I like how the writer begins the article by noting how the reading seemed to be a safe space – the same thought occurred to me while I was there, and in the days since I have also pondered over whether to write about it too. It was more than just the fact that I know the organizers and the Pride movement in Chennai well — the vast majority of the audience were new faces. Still, there was a good underlying energy, a welcoming one, that I rarely sense at readings here.

Perhaps I should explain my context. Somewhere early in my publishing career, I got stuck with the tag of being a writer of “erotic” poetry, a label I view with discomfort. Now, I have nothing against erotica. I love it. I have nothing against sex either. What I do have a problem with is reductionism. Erotica by its nature is intended to titillate. My work, by and large, isn’t. Anyone with a little sensitivity who looks over my body of supposedly erotic work should see neuroses, longing, loss. If they see  a horny woman poking at her keyboard with sticky fingers, that’s their own oversight. A woman can be horny, complicated, desireless, wounded, surrendering, conquering in different lights.  So can a man. If you choose only to see her in one light, then you’re missing out on a whole lot.

What this has come to mean is that I have become defensive (as you may have gathered from the paragraph above, even). In India, or at least in Chennai, I limit what I share at readings. Look, I don’t mean to come off like a snob, but we’re an awfully perverted bunch, don’t you think? So, so as to avoid various unpleasantries, I limit what I share. It frustrates me. I like to have fun at readings. I like to feel free, to play with the audience, to laugh. I like, above all, to be honest.

In this sense, Mozhiudal was one of the safest spaces I’ve read at in Chennai. To me, the very notion of a queer reading is based on the acceptance that sexuality is complex and varied, and is vital to our experience of the world – exactly the sort of basis that removes all need for apologies and excuses.
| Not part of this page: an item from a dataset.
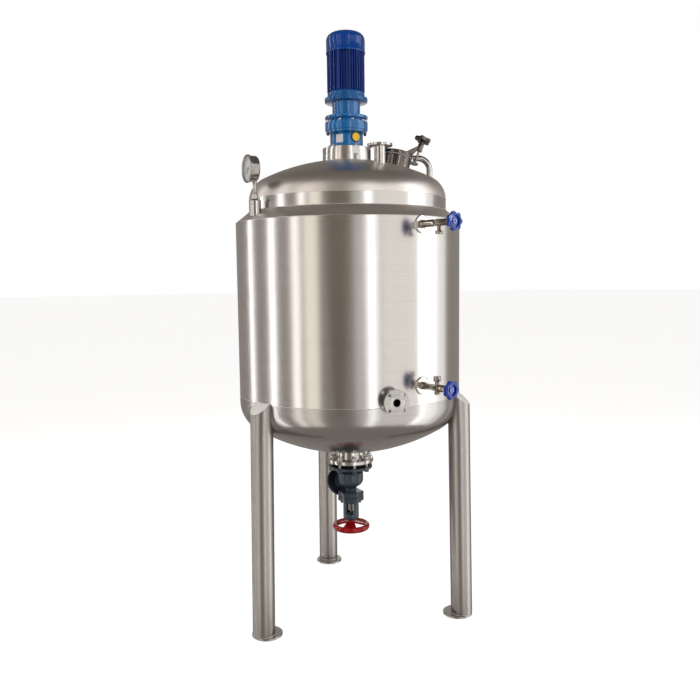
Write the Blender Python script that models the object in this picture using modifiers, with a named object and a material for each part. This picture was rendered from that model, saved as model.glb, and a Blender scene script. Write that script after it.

Remember this: sexuality as opposed to sex alone. I opened with what I think of as my lightest piece,  and without question the most beloved among my fans, “Poem”, and moved on to more risque work, pieces like “Possession” and “Holding The Man”. Reading the last one in particular, I was struck by how its motifs of arrest and secrecy were, perhaps, rather reminiscent of the queer experience, even though the people in my poem are a heterosexual couple. And also my explicitly queer work – “Hibiscus”, “Linea Negra” – and then looping back to my other much-misconstrued crowd-pleaser, “How To Eat A Wolf”. Not once did I feel like I had gone too far, or become too vulnerable. The last poem I shared, in two voices with Aniruddhan Vasudevan, was my translation of Subramanya Bharati’s “Suttum Vizhi”. How was this a queer work, or a sexual one? Maybe because Bharati would certainly have been no homophobe; in death he certainly has lent his voice to the Pride movement. Maybe because from the tongue and pen of another woman, my transcreated lines – “woman precious as the eye, my love fills me with turbulence” – turn vaguely subversive. Or maybe because this is what it comes down to in the end — love, loss and longing. The human heart. The body and its blood.